Re: Detention for forgetting!
Good for you Audrey! It will take you less time to have her do all the cyberschool work at home than the homework. Then your daughter can get on with her life, because I am sure she is a very creative kid with great potential. I have always been anti-homework. I don’t think I ever did my homework in all my 12 years of public education. But back then, you could get away with that and not fail. My two daughters are in the PA cyber school. Feel free to e-mail me if you have any questions.
Re: Losing the homework battles part 2
Wow, how sooo sad this is…….. I’m a sped teacher AND a mom of a 10 yr. old ADHD son who goes to MY school! I do know professionally and personally how sad this story is and the fact you are going to pull her is even sadder!

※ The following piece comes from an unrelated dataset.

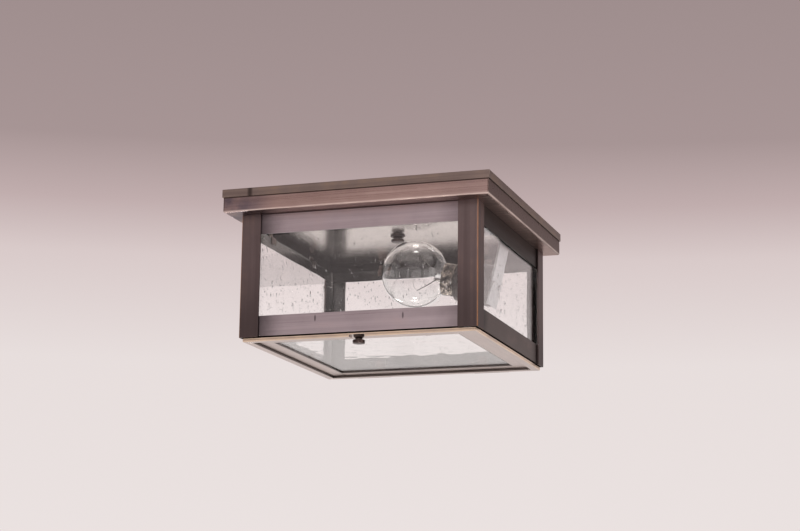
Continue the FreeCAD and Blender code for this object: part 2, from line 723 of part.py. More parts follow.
def lampholder_bracket():
    """Bent strip: foot under the reflector, leg down behind the lampholder."""
    front, back = LAMPHOLDER_BACK, LAMPHOLDER_BACK + BRACKET_WALL
    top, under = reflector_underside, reflector_underside - BRACKET_WALL
    outer = axis_point(back, above_axis_at(back, top))
    inner = axis_point(front, above_axis_at(front, under))
    low_back = axis_point(back, -BRACKET_BELOW_AXIS)
    low_front = axis_point(front, -BRACKET_BELOW_AXIS)
    foot_end = bracket_bend_x() - BRACKET_FOOT
    half = BRACKET_WIDTH / 2
    corners = [(foot_end, top), outer, low_back, low_front, inner, (foot_end, under)]
    shape = plate([(x, -half, z) for x, z in corners], (0, BRACKET_WIDTH, 0))

    def at(place, p, q):
        return all(abs(v.x - place[0]) < 1e-6 and abs(v.z - place[1]) < 1e-6 for v in (p, q))

    shape = rounded(shape, 2.0, lambda p, q: at(outer, p, q))
    shape = rounded(shape, 0.6, lambda p, q: at(inner, p, q))
    for x in bracket_screw_places():
        shape = shape.cut(rod(x, 0, under - 1, top + 1, SCREW_HOLE_RADIUS))
    for side in (-1, 1):
        hole = Part.makeCylinder(HOLDER_SCREW_RADIUS, 9.0, Vector(0, side * HOLDER_SCREW_SPACING / 2, front - 4.0),
                                 Vector(0, 0, 1))
        shape = shape.cut(on_bulb_axis(hole))
    return shape


def bracket_screws():
    """Two round-head screws up through bracket, reflector and pan."""
    under = reflector_underside - BRACKET_WALL
    screws = []
    for x in bracket_screw_places():
        head = turned([(0, under), (3.8, under), (3.6, under - 1.2), crown(3.6, under - 1.2, under - 2.6)])
        head.translate(Vector(x, 0, 0))
        shank = rod(x, 0, under - 0.5, pan_floor + LOCKNUT_HEIGHT + 1.0, SCREW_RADIUS)
        screws.append(head.fuse(shank))
    return Part.makeCompound(screws)


def bracket_nuts():
    """Nuts on the bracket screws, inside the canopy."""
    return Part.makeCompound([nut(x, 0, pan_floor, LOCKNUT_HEIGHT) for x in bracket_screw_places()])


def lampholder_screws():
    """Two small screws from behind the bracket into the lampholder."""
    back = LAMPHOLDER_BACK + BRACKET_WALL
    screws = []
    for side in (-1, 1):
        head = turned([(0, back), (2.9, back), (2.6, back + 0.9), (0, back + 1.3)])
        shank = Part.makeCylinder(HOLDER_SCREW_RADIUS, 5.6 + BRACKET_WALL,
                                  Vector(0, 0, back - 5.6 - BRACKET_WALL), Vector(0, 0, 1))
        screw = head.fuse(shank)
        screw.translate(Vector(0, side * HOLDER_SCREW_SPACING / 2, 0))
        screws.append(on_bulb_axis(Part.makeCompound([screw])))
    return Part.makeCompound([s for group in screws for s in group.Solids])


# ---------------------------------------------------------------- assembly

def build_canopy():
    keep("canopy_pan", canopy_pan())
    for quarters, side in enumerate(("front", "right", "back", "left")):
        keep("canopy_lip_" + side, lip_strip(quarters))
    keep("reflector_plate", reflector_plate())
    keep("lead_bushing", lead_bushing())
    keep("crossbar", crossbar())
    keep("centre_stud", centre_stud())
    keep("stud_locknut", nut(0, 0, -CROSSBAR_WALL - LOCKNUT_HEIGHT, LOCKNUT_HEIGHT))
    keep("ground_screw", ground_screw())


def build_frame():
    for quarters, corner in enumerate(("front_left", "front_right", "back_right", "back_left")):
        keep("post_" + corner, post(quarters))
    for quarters, side in enumerate(("front", "right", "back", "left")):
        keep("top_rail_" + side, rail(top_rail_low, quarters))
        keep("bottom_rail_" + side, rail(bottom_rail_low, quarters))
        keep("pane_" + side, pane(quarters))
    keep("pane_clips", pane_clips())
    keep("catch_tab", catch_tab())


def build_door():
    keep("door_strip_left", door_side_strip(-1))
    keep("door_strip_right", door_side_strip(1))
    keep("door_strip_front", door_end_strip(-1))
    keep("door_strip_back", door_end_strip(1))
    for quarters, side in enumerate(("front", "right", "back", "left")):
        keep("door_rim_" + side, door_rim(quarters))
    keep("door_glass", door_glass())
    keep("door_glass_clips", door_glass_clips())
    middles = (-HINGE_SPACING / 2, HINGE_SPACING / 2)
    keep("hinge_body_leaves", Part.makeCompound([hinge_body_leaf(x) for x in middles]))
    keep("hinge_door_leaves", Part.makeCompound([hinge_door_leaf(x) for x in middles]))
    keep("hinge_pins", Part.makeCompound([hinge_pin(x) for x in middles]))


def build_knobs():
    keep("door_washer", washer(0, door_knob_y, strip_underside - SEAT_GAP, DOOR_KNOB_HEAD_RADIUS - 0.5))
    keep("door_knob", door_knob())
    keep("centre_washer", washer(0, 0, reflector_underside - SEAT_GAP, CENTRE_KNOB_HEAD_RADIUS + 0.7))
    keep("centre_knob", centre_knob())


def build_lamp():
    keep("bulb_globe", on_bulb_axis(bulb_globe()))
    keep("bulb_stem", on_bulb_axis(bulb_stem()))
    keep("bulb_filament", on_bulb_axis(bulb_filament()))
    keep("bulb_cap", on_bulb_axis(bulb_cap()))
    keep("bulb_cap_insulator", on_bulb_axis(bulb_cap_insulator()))
    keep("bulb_contact", on_bulb_axis(bulb_contact()))
    keep("lampholder_body", on_bulb_axis(lampholder_body()))
    keep("lampholder_shell", on_bulb_axis(lampholder_shell()))
    keep("lampholder_contact", on_bulb_axis(lampholder_contact()))
    keep("lampholder_bracket", lampholder_bracket())
    keep("lampholder_screws", lampholder_screws())
    keep("bracket_screws", bracket_screws())
    keep("bracket_nuts", bracket_nuts())


def write_pieces():
    os.makedirs("parts", exist_ok=True)
    for name, shape in pieces.items():
        shape.exportStep(os.path.join("parts", name + ".step"))


build_canopy()
build_frame()
build_door()
build_knobs()
build_lamp()
write_pieces()
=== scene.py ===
import math
import random

import bmesh
import bpy
from mathutils import Matrix, Vector, noise


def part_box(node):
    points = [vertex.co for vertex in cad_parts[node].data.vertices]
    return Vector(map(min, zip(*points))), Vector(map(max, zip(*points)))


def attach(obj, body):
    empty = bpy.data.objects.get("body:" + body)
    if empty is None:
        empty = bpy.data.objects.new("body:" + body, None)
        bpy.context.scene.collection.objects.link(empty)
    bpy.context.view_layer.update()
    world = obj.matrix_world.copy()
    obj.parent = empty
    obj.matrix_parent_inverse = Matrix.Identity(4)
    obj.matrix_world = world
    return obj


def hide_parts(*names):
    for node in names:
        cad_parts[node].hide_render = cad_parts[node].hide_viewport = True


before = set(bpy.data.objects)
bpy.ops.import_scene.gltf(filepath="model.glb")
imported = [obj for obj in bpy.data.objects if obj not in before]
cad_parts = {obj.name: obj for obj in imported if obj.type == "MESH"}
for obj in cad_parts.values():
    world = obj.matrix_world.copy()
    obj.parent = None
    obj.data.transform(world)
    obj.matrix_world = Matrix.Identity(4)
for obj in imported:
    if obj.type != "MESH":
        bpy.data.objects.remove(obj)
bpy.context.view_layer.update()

# ---------------------------------------------------------------- camera
# The lantern is seen from its front right, from below, with a long lens. The place and the turn come from
# the edges of the canopy and the cage in the photograph, which is 800 pixels wide.

photo_width = 800
focal_pixels = 1911.45
centre_shift_pixels = (3.23, 0.42)

camera_data = bpy.data.cameras.new("camera")
camera_data.sensor_width = 36.0
camera_data.lens = focal_pixels * camera_data.sensor_width / photo_width
camera_data.shift_x = -centre_shift_pixels[0] / photo_width
camera_data.shift_y = centre_shift_pixels[1] / photo_width
camera_data.clip_end = 50.0
camera = bpy.data.objects.new("camera", camera_data)
camera.location = (0.4905, -1.4236, -0.3789)
camera.rotation_euler = (
    Matrix.Rotation(math.radians(18.850), 3, "Z")
    @ Matrix.Rotation(math.radians(90 + 12.542), 3, "X")
    @ Matrix.Rotation(math.radians(0.699), 3, "Z")
).to_euler()
bpy.context.collection.objects.link(camera)
bpy.context.scene.camera = camera
bpy.context.scene.view_settings.view_transform = "Standard"

# ---------------------------------------------------------------- surroundings
# A plain studio: pale grey above that turns to near white below, seen by the camera and in glass and metal,
# and an even soft light from all round for everything else.


class Wire:
    """One socket of a node tree. Sums and products of wires and numbers add Math nodes to the tree."""

    def __init__(self, tree, socket):
        self.tree = tree
        self.socket = socket

    def node(self, kind, settings=None, inputs=None, output=0):
        """Adds any other node: its settings first, then the values or the links of its sockets."""
        made = self.tree.nodes.new("ShaderNode" + kind)
        for name, value in (settings or {}).items():
            if name == "stops":
                ramp = made.color_ramp.elements
                while len(ramp) < len(value):
                    ramp.new(1.0)
                for stop, (position, color) in zip(ramp, value):
                    stop.position = position
                    stop.color = (*color, 1.0)
            else:
                setattr(made, name, value)
        for key, value in (inputs or {}).items():
            if isinstance(value, Wire):
                self.tree.links.new(value.socket, made.inputs[key])
            else:
                made.inputs[key].default_value = value
        return Wire(self.tree, made.outputs[output]) if len(made.outputs) else None

    def math(self, operation, *terms):
        return self.node("Math", {"operation": operation}, dict(enumerate(terms)))

    def __add__(self, other):
        return self.math("ADD", self, other)

    def __radd__(self, other):
        return self.math("ADD", other, self)

    def __sub__(self, other):
        return self.math("SUBTRACT", self, other)

    def __rsub__(self, other):
        return self.math("SUBTRACT", other, self)

    def __mul__(self, other):
        return self.math("MULTIPLY", self, other)

    def __rmul__(self, other):
        return self.math("MULTIPLY", other, self)

    def clip(self):
        """The number held between 0 and 1."""
        return self.node("Clamp", {}, {"Value": self})

    def size(self):
        """The number without its sign."""
        return self.math("ABSOLUTE", self)

    def greater(self, other):
        return self.math("MAXIMUM", self, other)

    def lesser(self, other):
        return self.math("MINIMUM", self, other)

    def between(self, low, high):
        """0 at low, 1 at high, smooth in between."""
        return self.node("MapRange", {"interpolation_type": "SMOOTHSTEP"}, {
            "Value": self, "From Min": low, "From Max": high})

    def mixed(self, first, second):
        """The colour `first` where this mask is 0 and `second` where it is 1."""
        pair = [(*c, 1.0) if isinstance(c, tuple) else c for c in (first, second)]
        return self.node("Mix", {"data_type": "RGBA"}, {0: self, 6: pair[0], 7: pair[1]}, 2)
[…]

I’m just finishing a long term project tonite, at 8 with my son who could care less about the research behind building a model of an energy station IF their were life on the moon….. He just wants to put the project together and call it good, he’s done parts of the project, the written part but “Mom it’s in my desk on paper lots of different ones, think if we go in earlier than we usually do you could type it up?”
I do hear you alllllllllllllllllllllll!
Our Principal is pushing to get rid of all homework, I’m still in favor of some, that is truly something they can do independently and that only ADDS to their grade, self esteem and work ethic, not one that reduces their average……… LINDY
This is so scary to me, because I can see the future when I read your post. My son is in 4th grade and I’m just worn out. Good for you for deciding to pull your daughter out of this misery.
Until then you can, however, absolutely get modified amounts of homework as part of a 504 plan.
And thanks for the laugh. I cannot imagine anything more ridiculous than the Menstruation Game assignment.